Objective: What is needed is an exact copy of the lines from the one containing "return jiggle_frame() * seat" to the one containing "obj.matrix_world = world", both lines included, and no other lines.
— Begin Data provided —
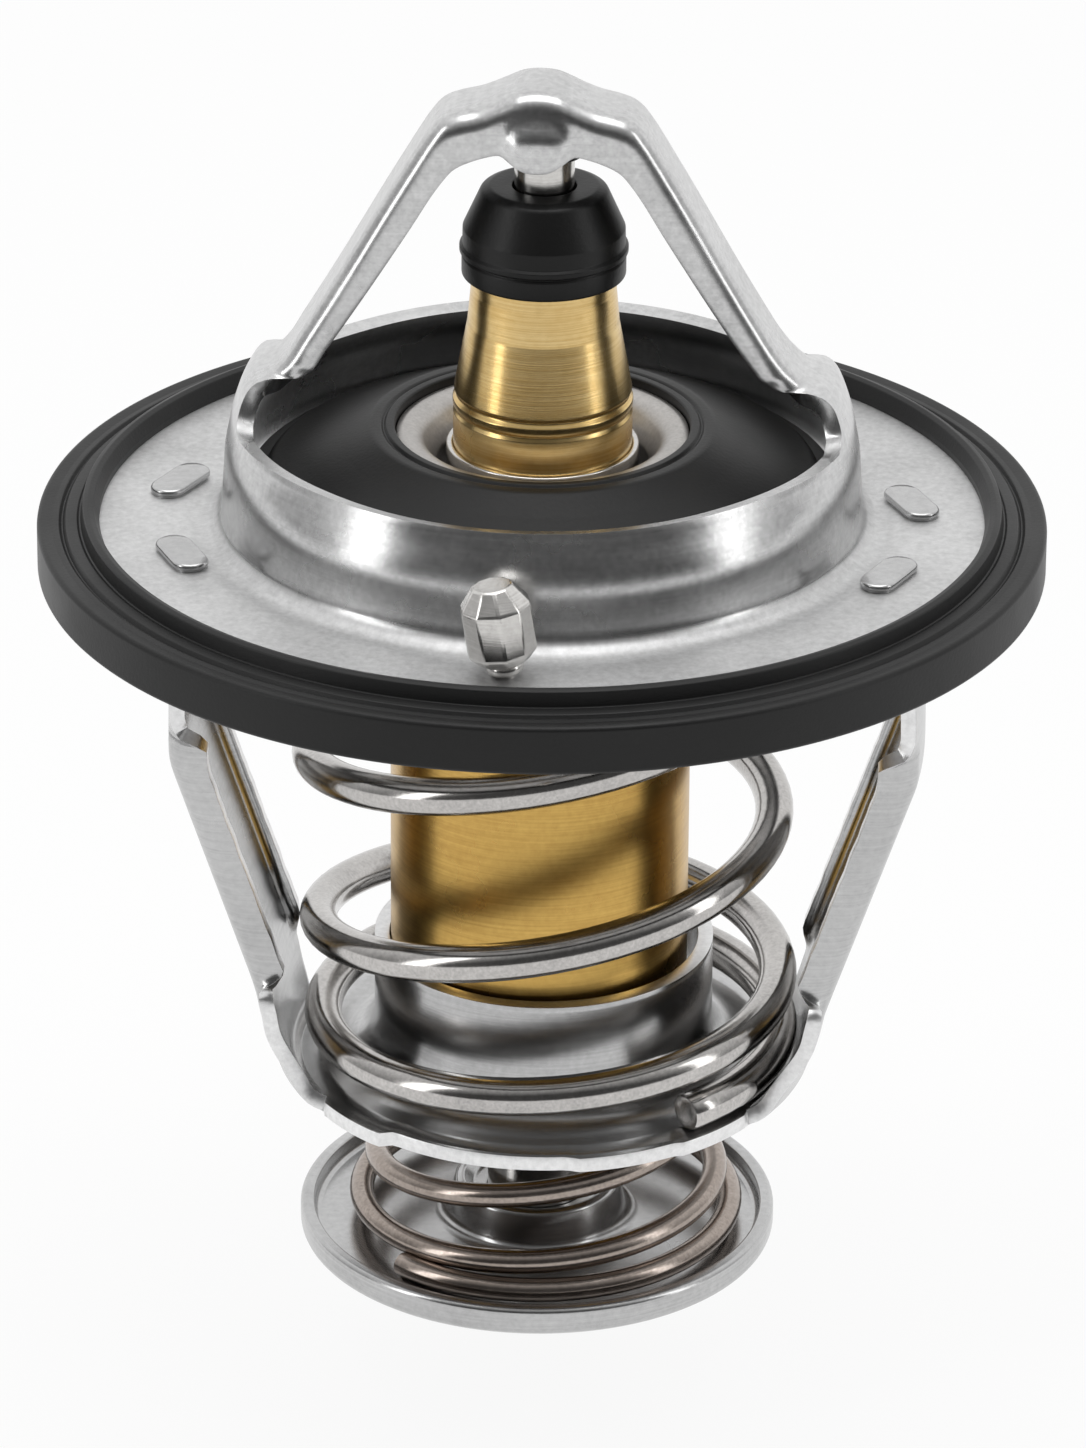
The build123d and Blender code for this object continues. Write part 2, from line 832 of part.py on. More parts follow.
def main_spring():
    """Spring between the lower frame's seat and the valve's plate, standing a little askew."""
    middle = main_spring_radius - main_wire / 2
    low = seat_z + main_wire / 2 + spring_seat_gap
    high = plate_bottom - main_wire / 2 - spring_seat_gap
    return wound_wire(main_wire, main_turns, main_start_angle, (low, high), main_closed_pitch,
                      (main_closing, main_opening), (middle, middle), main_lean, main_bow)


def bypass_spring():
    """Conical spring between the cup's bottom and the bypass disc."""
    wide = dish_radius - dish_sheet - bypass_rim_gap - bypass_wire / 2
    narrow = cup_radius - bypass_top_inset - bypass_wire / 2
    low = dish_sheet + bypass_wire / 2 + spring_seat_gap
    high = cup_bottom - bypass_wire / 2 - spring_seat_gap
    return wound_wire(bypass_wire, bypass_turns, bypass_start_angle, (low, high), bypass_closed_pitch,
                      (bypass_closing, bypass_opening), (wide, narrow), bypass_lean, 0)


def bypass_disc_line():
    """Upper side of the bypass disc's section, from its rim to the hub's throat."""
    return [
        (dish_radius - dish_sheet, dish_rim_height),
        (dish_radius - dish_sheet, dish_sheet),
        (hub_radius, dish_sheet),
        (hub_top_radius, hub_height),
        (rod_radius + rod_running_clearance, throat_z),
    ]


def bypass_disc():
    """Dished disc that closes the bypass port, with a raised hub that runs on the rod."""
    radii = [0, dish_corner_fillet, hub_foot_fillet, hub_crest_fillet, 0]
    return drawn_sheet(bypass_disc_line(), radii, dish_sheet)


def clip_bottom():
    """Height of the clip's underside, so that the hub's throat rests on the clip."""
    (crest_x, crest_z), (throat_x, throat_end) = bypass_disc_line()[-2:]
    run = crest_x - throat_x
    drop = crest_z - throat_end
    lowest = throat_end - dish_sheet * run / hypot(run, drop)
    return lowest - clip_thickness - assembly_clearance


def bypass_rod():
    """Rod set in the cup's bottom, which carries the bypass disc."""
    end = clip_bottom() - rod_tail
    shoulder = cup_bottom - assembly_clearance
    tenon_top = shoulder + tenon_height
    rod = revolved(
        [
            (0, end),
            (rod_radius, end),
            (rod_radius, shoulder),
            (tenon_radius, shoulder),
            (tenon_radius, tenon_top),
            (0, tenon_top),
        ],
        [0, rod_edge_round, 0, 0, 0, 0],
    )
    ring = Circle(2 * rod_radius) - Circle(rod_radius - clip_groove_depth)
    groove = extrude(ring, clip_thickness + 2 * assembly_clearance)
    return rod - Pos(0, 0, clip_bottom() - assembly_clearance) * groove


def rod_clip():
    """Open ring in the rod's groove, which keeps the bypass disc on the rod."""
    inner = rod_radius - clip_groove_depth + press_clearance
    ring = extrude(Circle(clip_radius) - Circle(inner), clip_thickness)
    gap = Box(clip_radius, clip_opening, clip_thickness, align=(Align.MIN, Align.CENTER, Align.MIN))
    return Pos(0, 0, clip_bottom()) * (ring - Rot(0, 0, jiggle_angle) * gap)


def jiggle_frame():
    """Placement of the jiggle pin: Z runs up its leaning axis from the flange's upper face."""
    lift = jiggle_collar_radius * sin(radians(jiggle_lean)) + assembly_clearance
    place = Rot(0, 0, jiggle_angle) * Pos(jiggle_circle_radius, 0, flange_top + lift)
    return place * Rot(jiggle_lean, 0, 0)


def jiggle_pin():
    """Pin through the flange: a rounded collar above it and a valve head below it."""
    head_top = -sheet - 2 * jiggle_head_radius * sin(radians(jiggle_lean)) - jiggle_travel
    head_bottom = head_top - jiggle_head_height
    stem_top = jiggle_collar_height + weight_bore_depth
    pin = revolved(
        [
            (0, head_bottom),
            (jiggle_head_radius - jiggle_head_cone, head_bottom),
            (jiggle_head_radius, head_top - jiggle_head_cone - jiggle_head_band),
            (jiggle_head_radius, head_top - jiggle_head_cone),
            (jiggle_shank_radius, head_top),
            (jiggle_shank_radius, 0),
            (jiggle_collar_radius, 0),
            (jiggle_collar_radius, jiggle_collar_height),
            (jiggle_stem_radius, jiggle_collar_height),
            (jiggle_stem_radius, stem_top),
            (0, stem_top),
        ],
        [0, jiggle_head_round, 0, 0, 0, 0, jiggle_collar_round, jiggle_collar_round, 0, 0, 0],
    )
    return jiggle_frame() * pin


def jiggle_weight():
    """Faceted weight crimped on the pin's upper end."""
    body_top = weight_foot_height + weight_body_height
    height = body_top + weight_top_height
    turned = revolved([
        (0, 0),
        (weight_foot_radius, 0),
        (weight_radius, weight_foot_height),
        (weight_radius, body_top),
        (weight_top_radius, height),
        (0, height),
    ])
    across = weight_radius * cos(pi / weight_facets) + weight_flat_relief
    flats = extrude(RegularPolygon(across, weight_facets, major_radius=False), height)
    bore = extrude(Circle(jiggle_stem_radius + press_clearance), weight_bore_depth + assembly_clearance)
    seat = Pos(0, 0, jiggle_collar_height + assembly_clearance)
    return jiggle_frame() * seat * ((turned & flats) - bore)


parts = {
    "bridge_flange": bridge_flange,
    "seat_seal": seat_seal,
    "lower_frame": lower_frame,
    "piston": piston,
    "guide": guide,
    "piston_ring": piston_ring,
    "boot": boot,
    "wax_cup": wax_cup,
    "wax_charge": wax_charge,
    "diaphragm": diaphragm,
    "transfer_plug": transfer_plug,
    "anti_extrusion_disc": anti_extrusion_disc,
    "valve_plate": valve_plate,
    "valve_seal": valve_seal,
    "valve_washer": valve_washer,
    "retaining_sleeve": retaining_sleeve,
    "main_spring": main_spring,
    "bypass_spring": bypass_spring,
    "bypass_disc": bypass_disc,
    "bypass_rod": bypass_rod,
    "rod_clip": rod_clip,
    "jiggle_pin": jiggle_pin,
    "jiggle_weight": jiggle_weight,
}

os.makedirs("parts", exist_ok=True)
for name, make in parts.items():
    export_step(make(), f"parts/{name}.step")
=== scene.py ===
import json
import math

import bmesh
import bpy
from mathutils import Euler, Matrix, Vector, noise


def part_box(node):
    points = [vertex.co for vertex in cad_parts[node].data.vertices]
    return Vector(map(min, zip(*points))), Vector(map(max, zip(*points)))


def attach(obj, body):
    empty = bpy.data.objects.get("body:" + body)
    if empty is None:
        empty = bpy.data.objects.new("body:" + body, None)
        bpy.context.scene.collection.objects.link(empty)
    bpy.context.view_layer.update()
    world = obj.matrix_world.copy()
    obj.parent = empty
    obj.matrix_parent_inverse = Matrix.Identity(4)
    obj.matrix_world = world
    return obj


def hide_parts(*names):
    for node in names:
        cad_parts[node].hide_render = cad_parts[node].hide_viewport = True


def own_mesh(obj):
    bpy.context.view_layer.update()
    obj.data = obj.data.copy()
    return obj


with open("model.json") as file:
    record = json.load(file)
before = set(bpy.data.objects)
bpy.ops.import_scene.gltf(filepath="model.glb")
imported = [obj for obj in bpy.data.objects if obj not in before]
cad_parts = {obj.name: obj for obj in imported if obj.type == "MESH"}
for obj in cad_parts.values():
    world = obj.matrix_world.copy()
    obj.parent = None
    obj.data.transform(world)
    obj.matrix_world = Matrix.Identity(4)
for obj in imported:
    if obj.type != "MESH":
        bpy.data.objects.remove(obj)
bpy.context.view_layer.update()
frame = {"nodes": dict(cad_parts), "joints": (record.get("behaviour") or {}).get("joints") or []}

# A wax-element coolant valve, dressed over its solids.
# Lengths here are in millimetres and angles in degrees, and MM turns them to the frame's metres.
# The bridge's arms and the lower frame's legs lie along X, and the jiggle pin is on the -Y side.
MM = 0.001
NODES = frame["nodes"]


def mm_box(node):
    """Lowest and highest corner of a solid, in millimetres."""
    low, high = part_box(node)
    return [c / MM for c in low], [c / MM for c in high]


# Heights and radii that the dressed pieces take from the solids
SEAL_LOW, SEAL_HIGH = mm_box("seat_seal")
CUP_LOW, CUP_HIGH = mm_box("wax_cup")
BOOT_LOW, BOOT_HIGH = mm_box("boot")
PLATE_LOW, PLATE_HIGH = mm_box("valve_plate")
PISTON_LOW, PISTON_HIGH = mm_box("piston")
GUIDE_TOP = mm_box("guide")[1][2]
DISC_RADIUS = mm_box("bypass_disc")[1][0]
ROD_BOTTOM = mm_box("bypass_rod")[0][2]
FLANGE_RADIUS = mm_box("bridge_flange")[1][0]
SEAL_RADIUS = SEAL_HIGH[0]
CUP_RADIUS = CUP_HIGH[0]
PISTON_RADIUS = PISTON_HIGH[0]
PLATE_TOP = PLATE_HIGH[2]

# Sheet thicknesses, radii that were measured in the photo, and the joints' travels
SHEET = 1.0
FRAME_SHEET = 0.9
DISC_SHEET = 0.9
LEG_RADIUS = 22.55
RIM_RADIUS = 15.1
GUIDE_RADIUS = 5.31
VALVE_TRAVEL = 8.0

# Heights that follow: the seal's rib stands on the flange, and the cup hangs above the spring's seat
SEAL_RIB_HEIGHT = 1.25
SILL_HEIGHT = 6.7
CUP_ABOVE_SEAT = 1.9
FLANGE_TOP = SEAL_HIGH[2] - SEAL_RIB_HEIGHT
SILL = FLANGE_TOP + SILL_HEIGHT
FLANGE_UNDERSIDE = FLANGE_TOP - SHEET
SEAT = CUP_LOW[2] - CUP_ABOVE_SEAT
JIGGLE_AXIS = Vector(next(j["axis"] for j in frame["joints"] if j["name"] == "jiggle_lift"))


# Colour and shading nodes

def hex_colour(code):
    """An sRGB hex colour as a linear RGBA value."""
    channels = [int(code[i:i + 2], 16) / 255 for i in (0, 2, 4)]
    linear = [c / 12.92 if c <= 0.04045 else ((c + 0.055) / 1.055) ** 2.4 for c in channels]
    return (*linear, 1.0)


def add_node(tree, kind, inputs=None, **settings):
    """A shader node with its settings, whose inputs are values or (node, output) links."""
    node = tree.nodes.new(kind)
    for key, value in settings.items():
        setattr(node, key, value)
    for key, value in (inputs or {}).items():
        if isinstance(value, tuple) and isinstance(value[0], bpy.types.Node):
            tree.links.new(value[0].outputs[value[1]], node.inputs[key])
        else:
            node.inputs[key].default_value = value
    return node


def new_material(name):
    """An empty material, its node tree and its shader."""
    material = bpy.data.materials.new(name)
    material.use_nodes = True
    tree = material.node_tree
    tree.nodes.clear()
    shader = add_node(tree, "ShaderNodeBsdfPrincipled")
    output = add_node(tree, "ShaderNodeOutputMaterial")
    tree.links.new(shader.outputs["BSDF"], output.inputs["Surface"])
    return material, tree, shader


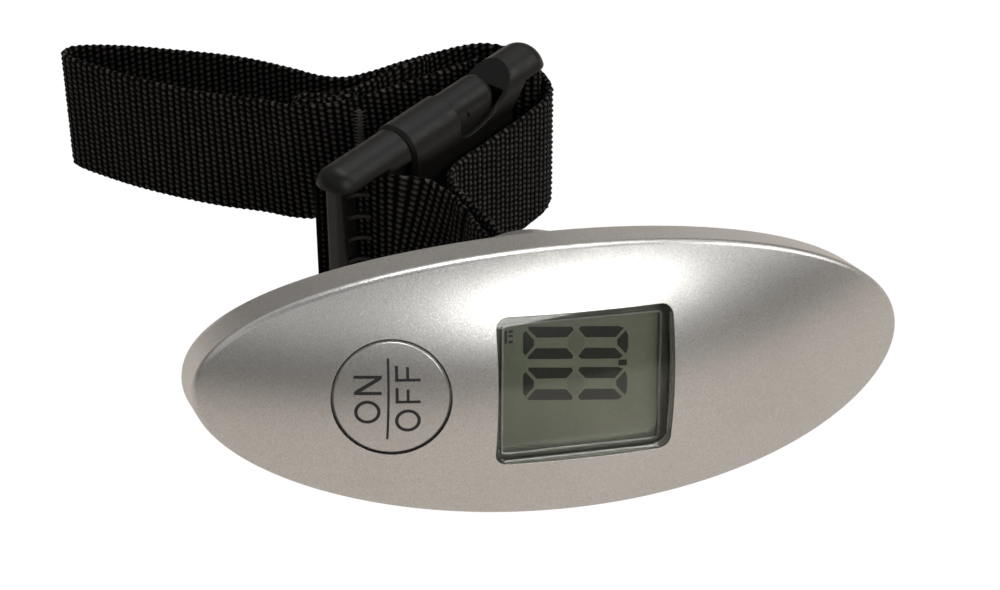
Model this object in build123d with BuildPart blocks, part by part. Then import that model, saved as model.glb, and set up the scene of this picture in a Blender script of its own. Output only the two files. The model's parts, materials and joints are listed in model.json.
— End Data provided —
Response to the task:
    return jiggle_frame() * seat * ((turned & flats) - bore)


parts = {
    "bridge_flange": bridge_flange,
    "seat_seal": seat_seal,
    "lower_frame": lower_frame,
    "piston": piston,
    "guide": guide,
    "piston_ring": piston_ring,
    "boot": boot,
    "wax_cup": wax_cup,
    "wax_charge": wax_charge,
    "diaphragm": diaphragm,
    "transfer_plug": transfer_plug,
    "anti_extrusion_disc": anti_extrusion_disc,
    "valve_plate": valve_plate,
    "valve_seal": valve_seal,
    "valve_washer": valve_washer,
    "retaining_sleeve": retaining_sleeve,
    "main_spring": main_spring,
    "bypass_spring": bypass_spring,
    "bypass_disc": bypass_disc,
    "bypass_rod": bypass_rod,
    "rod_clip": rod_clip,
    "jiggle_pin": jiggle_pin,
    "jiggle_weight": jiggle_weight,
}

os.makedirs("parts", exist_ok=True)
for name, make in parts.items():
    export_step(make(), f"parts/{name}.step")
=== scene.py ===
import json
import math

import bmesh
import bpy
from mathutils import Euler, Matrix, Vector, noise


def part_box(node):
    points = [vertex.co for vertex in cad_parts[node].data.vertices]
    return Vector(map(min, zip(*points))), Vector(map(max, zip(*points)))


def attach(obj, body):
    empty = bpy.data.objects.get("body:" + body)
    if empty is None:
        empty = bpy.data.objects.new("body:" + body, None)
        bpy.context.scene.collection.objects.link(empty)
    bpy.context.view_layer.update()
    world = obj.matrix_world.copy()
    obj.parent = empty
    obj.matrix_parent_inverse = Matrix.Identity(4)
    obj.matrix_world = world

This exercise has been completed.